Tripadvisor describes The Bell Hotel, Epping: ‘Plenty of parking and good location… Sadly a lot of the hotel is run down and in need of an urgent refurbishment.’ All the more so, most likely, having been laid siege to by the aggressively discontented. At first the local state authority, via a court ruling, declared the hotel must be closed, without any apparent consideration of what would then happen to those housed in its less than salubrious facilities. Then a legal volte-face resulting in more outraged British (or were they English?) patriots turning up at the hotel, along with counter-demonstrators.

August is often referred to by the news media as the ‘silly season’ with parliament on leave and frequently no British news worth reporting. Not in 2025 though as the battle of Epping featured night after night on broadcasts. The focus was a single asylum seeker arrested and charged with several offences including the sexual assault of a 14 year old girl. He was subsequently convicted. Other asylum seekers housed at The Bell made clear not only their abhorrence of his actions, but their overall dislike of the man for his general behaviour, which they had had to put up with prior to his arrest.

There were obviously political actors at work quite prepared to further exploit the 14 year old victim for their own ends, as was the case with the tragic victims in Southport the previous year.

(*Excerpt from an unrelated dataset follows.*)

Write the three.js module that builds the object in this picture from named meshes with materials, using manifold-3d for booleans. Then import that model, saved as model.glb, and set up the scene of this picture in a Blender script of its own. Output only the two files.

The disaffected meanwhile allowed themselves to become an unreasonable, unreasoning mob, most of whom are usually rational, sociable people in their everyday circumstances, however trying those might be.

As Joseph Moulton identified in South Yorkshire, people nationally and internationally are having to deal with social and economic stresses which politicians will not, or more likely, cannot deal with. Pre-election promises all too readily made are rapidly reneged on.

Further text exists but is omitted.